Increase the heat to high, cover, and cook for 15-20 minutes, stirring occasionally to prevent sticking.
The pasta will absorb the flavorful broth and become tender while the sauce becomes creamy.
Step 5: Melt in the Cheese and Finish
- cooked pasta and sauce from Step 4
- 3.5 cups cheddar cheese
Turn off the heat and add the shredded cheddar cheese in batches, stirring after each addition until completely melted and incorporated.
I recommend shredding cheese from a block rather than using pre-shredded, as it melts much more smoothly without the anti-caking agents.

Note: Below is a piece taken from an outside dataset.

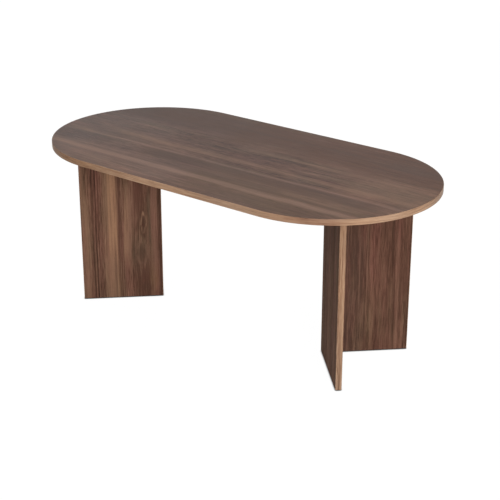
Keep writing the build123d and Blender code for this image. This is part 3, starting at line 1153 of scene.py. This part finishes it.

Let the dish rest for 2-3 minutes to allow the cheese to fully incorporate into the creamy sauce, then serve directly from the crockpot.

One-Pot Crockpot Hamburger Helper
Ingredients
For the meat::
- 2.2 lbs ground beef (80/20 lean for best flavor)
For the slow cooker base::
- 1/2 onion (diced into 1/4-inch pieces)
- 1 red bell pepper (seeded and diced)
- 1.5 tsp garlic (minced, about 2-3 cloves)
- 1 tsp salt
- 1 tsp black pepper
- 1.5 tsp Italian seasoning (I use McCormick Gourmet)
- 1/2 tsp smoked paprika
- 14.5 oz crushed tomatoes
- 3.5 cups milk (whole milk for creamier results)
- 2 cups beef broth
For the final additions::
- 3 cups macaroni (uncooked)
- 3.5 cups cheddar cheese (shredded from a block for best melt)
Instructions
- Heat a large skillet over medium-high heat and brown the ground beef, breaking it into small crumbles as it cooks, about 8-10 minutes. While the beef cooks, dice the onion into 1/4-inch pieces, seed and dice the red bell pepper, and mince the garlic. Once the beef is fully browned with no pink remaining, transfer it to your crockpot using a slotted spoon to leave excess fat behind.
- Add the diced onion, bell pepper, and minced garlic to the browned beef in the crockpot. Pour in the crushed tomatoes and beef broth, then add the salt, black pepper, Italian seasoning, and smoked paprika. Stir everything together until the spices are evenly distributed and the beef is coated with the liquid. The flavor foundation is now set for a long, slow braise.
- Cover the crockpot and cook on low for 6-8 hours (or on high for 3-4 hours if you're short on time). This extended cooking time allows the flavors to deepen and meld together beautifully. I find that low heat creates the most tender, flavorful results, even though high heat will get you there faster if needed.
- About 15 minutes before you're ready to serve, pour the milk into the crockpot and stir in the uncooked macaroni, making sure the pasta is submerged in the liquid. Increase the heat to high, cover, and cook for 15-20 minutes, stirring occasionally to prevent sticking. The pasta will absorb the flavorful broth and become tender while the sauce becomes creamy.
- Turn off the heat and add the shredded cheddar cheese in batches, stirring after each addition until completely melted and incorporated. I recommend shredding cheese from a block rather than using pre-shredded, as it melts much more smoothly without the anti-caking agents. Let the dish rest for 2-3 minutes to allow the cheese to fully incorporate into the creamy sauce, then serve directly from the crockpot.